SAMARINDA – Kesejahteraan masyarakat Kalimantan Timur (Kaltim) ternyata belum sejalan dengan geliat pertumbuhan ekonominya yang begitu tinggi. Meski provinsi ini menyumbang hampir setengah dari total Produk Domestik Regional Bruto (PDRB) Pulau Kalimantan, masalah ketimpangan sosial, stunting, pengangguran, hingga kesenjangan gender masih menjadi persoalan mendasar yang belum terpecahkan.
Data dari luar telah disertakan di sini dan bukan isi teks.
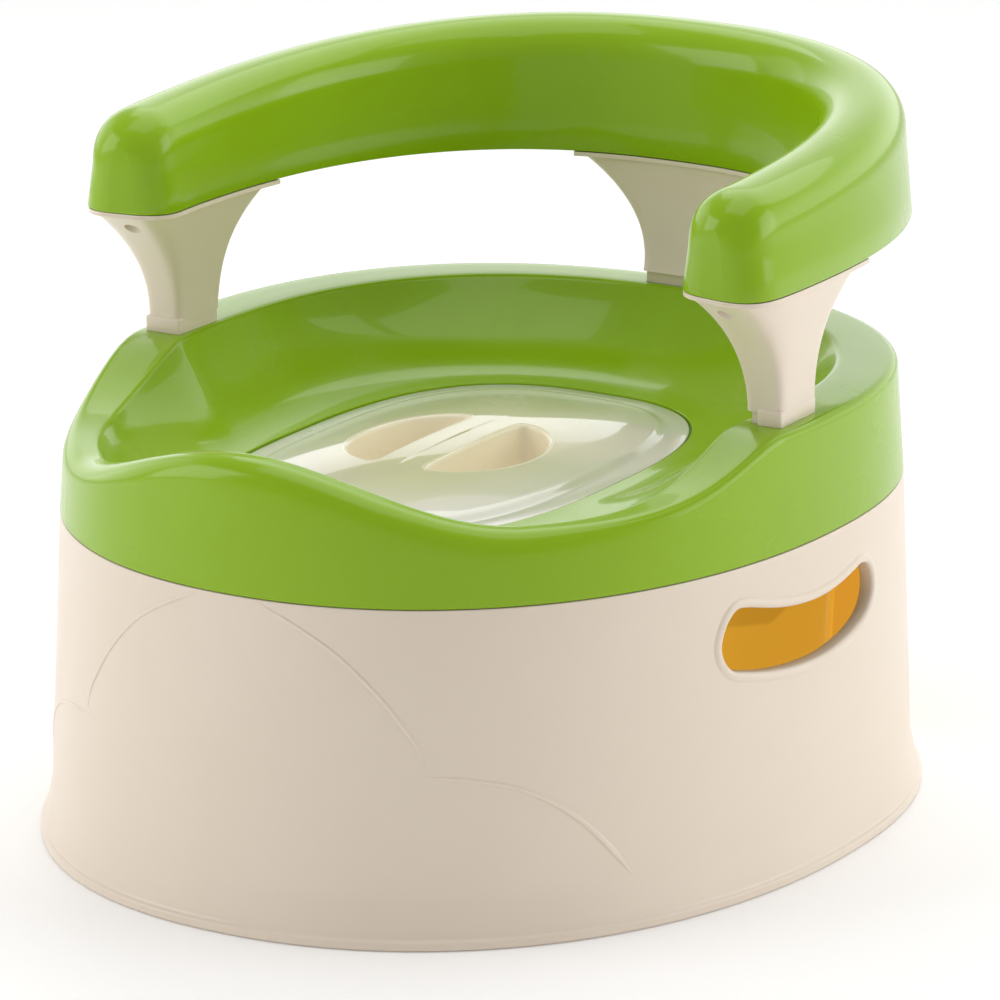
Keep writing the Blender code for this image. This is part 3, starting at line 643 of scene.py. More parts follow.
def worked_out(
    tree: bpy.types.NodeTree,
    operation: str,
    first: bpy.types.NodeSocket,
    second: bpy.types.NodeSocket | float,
) -> bpy.types.NodeSocket:
    """One step of arithmetic between a socket and another socket or a number."""
    node = tree.nodes.new("ShaderNodeMath")
    node.operation = operation
    tree.links.new(first, node.inputs[0])
    if isinstance(second, bpy.types.NodeSocket):
        tree.links.new(second, node.inputs[1])
    else:
        node.inputs[1].default_value = second
    return node.outputs[0]


def bump(
    tree: bpy.types.NodeTree,
    height: bpy.types.NodeSocket,
    strength: float,
    distance: float,
    under: bpy.types.NodeSocket | None,
) -> bpy.types.NodeSocket:
    """A bump on top of another one, as a normal."""
    node = tree.nodes.new("ShaderNodeBump")
    node.inputs["Strength"].default_value = strength
    node.inputs["Distance"].default_value = distance
    tree.links.new(height, node.inputs["Height"])
    if under is not None:
        tree.links.new(under, node.inputs["Normal"])
    return node.outputs["Normal"]


@dataclass
class Finishes:
    """The chair's finishes, each made once."""

    lid_centre: tuple[float, float, float]

    def __post_init__(self) -> None:
        """Builds every material."""
        self.green = MouldedPlastic(
            "apple_green_gloss",
            colour=(0.272, 0.468, 0.006),
            shade=(0.260, 0.448, 0.004),
            roughness=(0.22, 0.29),
            specular=0.22,
            coat=0.32,
            coat_roughness=0.03,
            grain=0.03,
            sway=0.03,
        ).material()
        self.cream = MouldedPlastic(
            "cream_satin",
            colour=(0.800, 0.692, 0.572),
            shade=(0.785, 0.676, 0.554),
            roughness=(0.32, 0.42),
            specular=0.40,
            coat=0.12,
            coat_roughness=0.10,
            grain=0.06,
            sway=0.04,
        ).material()
        self.yellow = MouldedPlastic(
            "pot_yellow_gloss",
            colour=(0.62, 0.345, 0.034),
            shade=(0.60, 0.333, 0.030),
            roughness=(0.22, 0.30),
            specular=0.3,
            coat=0.3,
            coat_roughness=0.03,
            grain=0.03,
            sway=0.03,
            # painted glow on the pot's walls, for light seen through the slots
            lit_through=0.74,
        ).material()
        self.milky = MouldedPlastic(
            "milky_lid",
            colour=(0.72, 0.71, 0.62),
            shade=(0.69, 0.68, 0.58),
            roughness=(0.22, 0.30),
            specular=0.35,
            coat=0.9,
            coat_roughness=0.025,
            grain=0.02,
            sway=0.02,
            subsurface=0.12,
            # painted light: a yellow tint in the lid's middle for the pot's light showing through
            glow=(0.66, 0.62, 0.37),
            painted_tint_centre=self.lid_centre,
        ).material()
        # The recess cups: the milky lid's colour made warmer and brighter, plus an even glow, as painted
        # light from the yellow pot beneath.
        self.recess = MouldedPlastic(
            "milky_recess_painted_light",
            colour=(0.80, 0.73, 0.56),
            shade=(0.78, 0.71, 0.54),
            roughness=(0.22, 0.30),
            specular=0.35,
            coat=0.5,
            coat_roughness=0.03,
            grain=0.02,
            sway=0.02,
            even_painted_glow=0.16,
        ).material()
        self.zinc = PlatedSteel("zinc_plate", (0.62, 0.62, 0.64), (0.42, 0.42, 0.43), (0.22, 0.42)).material()
        self.rubber = SoftRubber("grey_rubber", (0.42, 0.42, 0.40), (0.62, 0.60, 0.56)).material()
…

Hal ini menjadi sorotan utama dalam Rapat Paripurna ke-17 Dewan Perwakilan Rakyat Daerah (DPRD) Kaltim yang digelar pada Rabu (11/06/2025). Dalam rapat yang dipimpin Wakil Ketua DPRD Kaltim, Ekti Imanuel, DPRD resmi mengesahkan Laporan Akhir Panitia Khusus (Pansus) Pembahas LKPJ Gubernur Kaltim Tahun 2024. Rapat tersebut dihadiri 32 anggota secara fisik dan 5 lainnya melalui zoom meeting, serta diikuti pula oleh Wakil Ketua DPRD Kaltim Ananda Emira Moeis, Yenni Eviliana, dan Sekretaris Daerah Provinsi, Sri Wahyuni, yang mewakili Gubernur Kaltim.
Ketua Pansus, Agus Suwandy, dalam laporannya menegaskan bahwa pembangunan di Kaltim selama tahun 2024 belum menyentuh secara merata seluruh aspek kehidupan masyarakat, terutama dalam peningkatan kualitas SDM.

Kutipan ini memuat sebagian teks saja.